Credit Anna Parini
Do children in a keyboard world need to learn old-fashioned handwriting?
There is a tendency to dismiss handwriting as a nonessential skill, even though researchers have warned that learning to write may be the key to, well, learning to write.
And beyond the emotional connection adults may feel to the way we learned to write, there is a growing body of research on what the normally developing brain learns by forming letters on the page, in printed or manuscript format as well as in cursive. In an article this year in The Journal of Learning Disabilities, researchers looked at how oral and written language related to attention and what are called “executive function” skills (like planning) in children in grades four through nine, both with and without learning disabilities. Virginia Berninger, a professor of educational psychology at the University of Washington and the lead author on the study, told me that evidence from this and other studies suggests that “handwriting — forming letters — engages the mind, and that can help children pay attention to written language.”
Last year in an article in The Journal of Early Childhood Literacy, Laura Dinehart, an associate professor of early childhood education at Florida International University, discussed several possible associations between good handwriting and academic achievement: Children with good handwriting may get better grades because their work is more pleasant for teachers to read; children who struggle with writing may find that too much of their attention is consumed by producing the letters, and the content suffers.
But can we actually stimulate children’s brains by helping them form letters with their hands? In a population of low-income children, Dr. Dinehart said, the ones who had good early fine-motor writing skills in prekindergarten did better later on in school. She called for more research on handwriting in the preschool years, and on ways to help young children develop the skills they need for “a complex task” that requires the coordination of cognitive, motor and neuromuscular processes.
“This myth that handwriting is just a motor skill is just plain wrong,” Dr. Berninger said. “We use motor parts of our brain, motor planning, motor control, but what’s very critical is a region of our brain where the visual and language come together, the fusiform gyrus, where visual stimuli actually become letters and written words.” You have to see letters in “the mind’s eye” in order to produce them on the page, she said. Brain imaging shows that the activation of this region is different in children who are having trouble with handwriting.
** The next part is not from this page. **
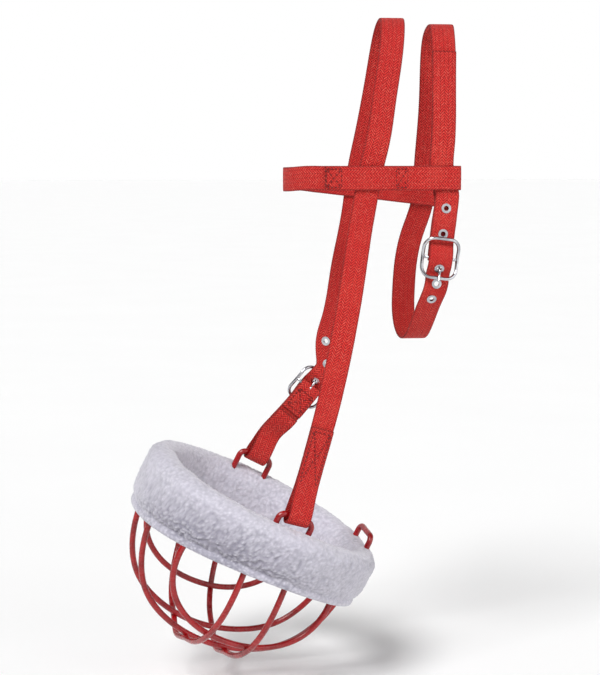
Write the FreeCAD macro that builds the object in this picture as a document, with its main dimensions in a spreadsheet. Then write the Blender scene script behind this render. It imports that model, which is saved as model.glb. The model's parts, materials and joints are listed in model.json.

Functional brain scans of adults show a characteristic brain network that is activated when they read, and it includes areas that relate to motor processes. This suggested to scientists that the cognitive process of reading may be connected to the motor process of forming letters.
Karin James, a professor of psychological and brain sciences at Indiana University, did brain scans on children who did not yet know how to print. “Their brains don’t distinguish letters; they respond to letters the same as to a triangle,” she said.
After the children were taught to print, patterns of brain activation in response to letters showed increased activation of that reading network, including the fusiform gyrus, along with the inferior frontal gyrus and posterior parietal regions of the brain, which adults use for processing written language — even though the children were still at a very early level as writers.
“The letters they produce themselves are very messy and variable, and that’s actually good for how children learn things,” Dr. James said. “That seems to be one big benefit of handwriting.”
Handwriting experts have struggled with the question of whether cursive writing confers special skills and benefits, beyond the benefits that print writing might provide. Dr. Berninger cited a 2015 study that suggested that starting around fourth grade, cursive skills conferred advantages in both spelling and composing, perhaps because the connecting strokes helped children connect letters into words.
For typically developing young children, typing the letters doesn’t seem to generate the same brain activation. As we grow up, of course, most of us transition to keyboard writing, though like many who teach college students, I have struggled with the question of laptops in class, more because I worry about students’ attention wandering than to promote handwriting. Still, studies on note taking have suggested that “college students who are writing on a keyboard are less likely to remember and do well on the content than if writing it by hand,” Dr. Dinehart said.
Dr. Berninger said the research suggests that children need introductory training in printing, then two years of learning and practicing cursive, starting in grade three, and then some systematic attention to touch-typing.
Using a keyboard, and especially learning the positions of the letters without looking at the keys, she said, might well take advantage of the fibers that cross-communicate in the brain, since unlike with handwriting, children will use both hands to type. “What we’re advocating is teaching children to be hybrid writers,” said Dr. Berninger, “manuscript first for reading — it transfers to better word recognition — then cursive for spelling and for composing. Then, starting in late elementary school, touch-typing.”
As a pediatrician, I think this may be another case where we should be careful that the lure of the digital world doesn’t take away significant experiences that can have real impacts on children’s rapidly developing brains. Mastering handwriting, messy letters and all, is a way of making written language your own, in some profound ways.
“My overarching research focuses on how learning and interacting with the world with our hands has a really significant effect on our cognition,” Dr. James said, “on how writing by hand changes brain function and can change brain development.”